> The exercise:
Would you quote the material below from its first line through the line containing "const TENON_HEIGHT = 26;", exactly and with both ends included?

** start Collected data **

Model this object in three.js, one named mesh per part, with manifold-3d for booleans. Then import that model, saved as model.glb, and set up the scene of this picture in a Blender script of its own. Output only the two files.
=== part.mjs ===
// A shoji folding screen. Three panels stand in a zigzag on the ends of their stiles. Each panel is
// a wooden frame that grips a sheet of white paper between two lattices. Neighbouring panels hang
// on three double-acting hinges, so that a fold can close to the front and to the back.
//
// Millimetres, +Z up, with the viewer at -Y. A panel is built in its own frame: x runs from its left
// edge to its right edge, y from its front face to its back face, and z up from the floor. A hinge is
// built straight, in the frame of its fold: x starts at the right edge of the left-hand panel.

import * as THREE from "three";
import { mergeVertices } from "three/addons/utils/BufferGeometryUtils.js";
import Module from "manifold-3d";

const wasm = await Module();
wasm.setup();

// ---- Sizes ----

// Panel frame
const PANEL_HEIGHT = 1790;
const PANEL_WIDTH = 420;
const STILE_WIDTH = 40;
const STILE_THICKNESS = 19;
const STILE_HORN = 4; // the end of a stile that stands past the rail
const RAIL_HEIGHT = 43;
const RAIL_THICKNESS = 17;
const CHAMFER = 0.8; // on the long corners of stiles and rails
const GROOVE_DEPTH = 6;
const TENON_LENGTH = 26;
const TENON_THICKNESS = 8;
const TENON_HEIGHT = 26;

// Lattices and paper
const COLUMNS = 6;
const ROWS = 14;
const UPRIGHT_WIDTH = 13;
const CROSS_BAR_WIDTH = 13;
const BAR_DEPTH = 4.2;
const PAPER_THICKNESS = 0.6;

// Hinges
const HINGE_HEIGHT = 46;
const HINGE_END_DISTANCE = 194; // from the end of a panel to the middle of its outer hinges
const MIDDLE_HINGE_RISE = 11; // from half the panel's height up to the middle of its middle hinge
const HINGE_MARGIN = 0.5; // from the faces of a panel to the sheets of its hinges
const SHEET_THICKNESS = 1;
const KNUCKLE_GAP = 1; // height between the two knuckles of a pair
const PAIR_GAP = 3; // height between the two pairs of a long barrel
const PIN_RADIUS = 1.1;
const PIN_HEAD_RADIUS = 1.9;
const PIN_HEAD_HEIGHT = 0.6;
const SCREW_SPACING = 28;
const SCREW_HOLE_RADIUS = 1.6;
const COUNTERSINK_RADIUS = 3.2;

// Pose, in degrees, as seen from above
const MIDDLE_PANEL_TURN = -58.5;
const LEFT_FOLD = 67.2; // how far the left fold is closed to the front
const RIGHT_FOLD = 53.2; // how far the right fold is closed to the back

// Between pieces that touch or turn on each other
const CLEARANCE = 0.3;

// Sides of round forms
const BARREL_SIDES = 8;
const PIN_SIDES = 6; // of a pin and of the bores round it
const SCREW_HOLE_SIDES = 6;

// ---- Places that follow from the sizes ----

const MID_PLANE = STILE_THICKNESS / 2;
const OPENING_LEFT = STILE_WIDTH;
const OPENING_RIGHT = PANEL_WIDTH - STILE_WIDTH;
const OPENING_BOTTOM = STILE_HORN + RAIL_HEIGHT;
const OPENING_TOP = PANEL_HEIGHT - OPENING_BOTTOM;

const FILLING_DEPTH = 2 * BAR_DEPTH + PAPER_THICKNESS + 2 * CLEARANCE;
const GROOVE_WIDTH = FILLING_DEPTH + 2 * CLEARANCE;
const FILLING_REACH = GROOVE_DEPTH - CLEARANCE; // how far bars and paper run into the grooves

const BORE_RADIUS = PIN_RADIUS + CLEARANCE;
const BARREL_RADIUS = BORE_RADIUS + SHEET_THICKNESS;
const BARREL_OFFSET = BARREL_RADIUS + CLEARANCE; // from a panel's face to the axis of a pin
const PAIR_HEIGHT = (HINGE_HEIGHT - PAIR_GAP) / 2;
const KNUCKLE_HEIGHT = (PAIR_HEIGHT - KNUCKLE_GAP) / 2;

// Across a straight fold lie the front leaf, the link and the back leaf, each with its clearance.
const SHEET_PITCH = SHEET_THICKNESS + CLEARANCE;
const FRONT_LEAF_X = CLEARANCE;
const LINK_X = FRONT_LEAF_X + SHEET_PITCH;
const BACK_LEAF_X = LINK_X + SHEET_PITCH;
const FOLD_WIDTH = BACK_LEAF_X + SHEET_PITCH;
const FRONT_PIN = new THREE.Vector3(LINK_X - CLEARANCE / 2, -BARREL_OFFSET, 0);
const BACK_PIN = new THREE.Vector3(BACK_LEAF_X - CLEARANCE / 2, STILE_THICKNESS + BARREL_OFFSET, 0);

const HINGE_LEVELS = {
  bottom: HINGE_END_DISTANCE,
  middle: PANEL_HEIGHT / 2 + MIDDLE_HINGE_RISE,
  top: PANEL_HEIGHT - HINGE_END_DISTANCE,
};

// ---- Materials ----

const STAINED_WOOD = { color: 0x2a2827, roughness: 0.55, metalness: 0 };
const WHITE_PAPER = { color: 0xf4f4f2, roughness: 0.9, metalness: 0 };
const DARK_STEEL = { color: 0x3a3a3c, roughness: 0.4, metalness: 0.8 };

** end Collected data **

> Correct output:
Model this object in three.js, one named mesh per part, with manifold-3d for booleans. Then import that model, saved as model.glb, and set up the scene of this picture in a Blender script of its own. Output only the two files.
=== part.mjs ===
// A shoji folding screen. Three panels stand in a zigzag on the ends of their stiles. Each panel is
// a wooden frame that grips a sheet of white paper between two lattices. Neighbouring panels hang
// on three double-acting hinges, so that a fold can close to the front and to the back.
//
// Millimetres, +Z up, with the viewer at -Y. A panel is built in its own frame: x runs from its left
// edge to its right edge, y from its front face to its back face, and z up from the floor. A hinge is
// built straight, in the frame of its fold: x starts at the right edge of the left-hand panel.

import * as THREE from "three";
import { mergeVertices } from "three/addons/utils/BufferGeometryUtils.js";
import Module from "manifold-3d";

const wasm = await Module();
wasm.setup();

// ---- Sizes ----

// Panel frame
const PANEL_HEIGHT = 1790;
const PANEL_WIDTH = 420;
const STILE_WIDTH = 40;
const STILE_THICKNESS = 19;
const STILE_HORN = 4; // the end of a stile that stands past the rail
const RAIL_HEIGHT = 43;
const RAIL_THICKNESS = 17;
const CHAMFER = 0.8; // on the long corners of stiles and rails
const GROOVE_DEPTH = 6;
const TENON_LENGTH = 26;
const TENON_THICKNESS = 8;
const TENON_HEIGHT = 26;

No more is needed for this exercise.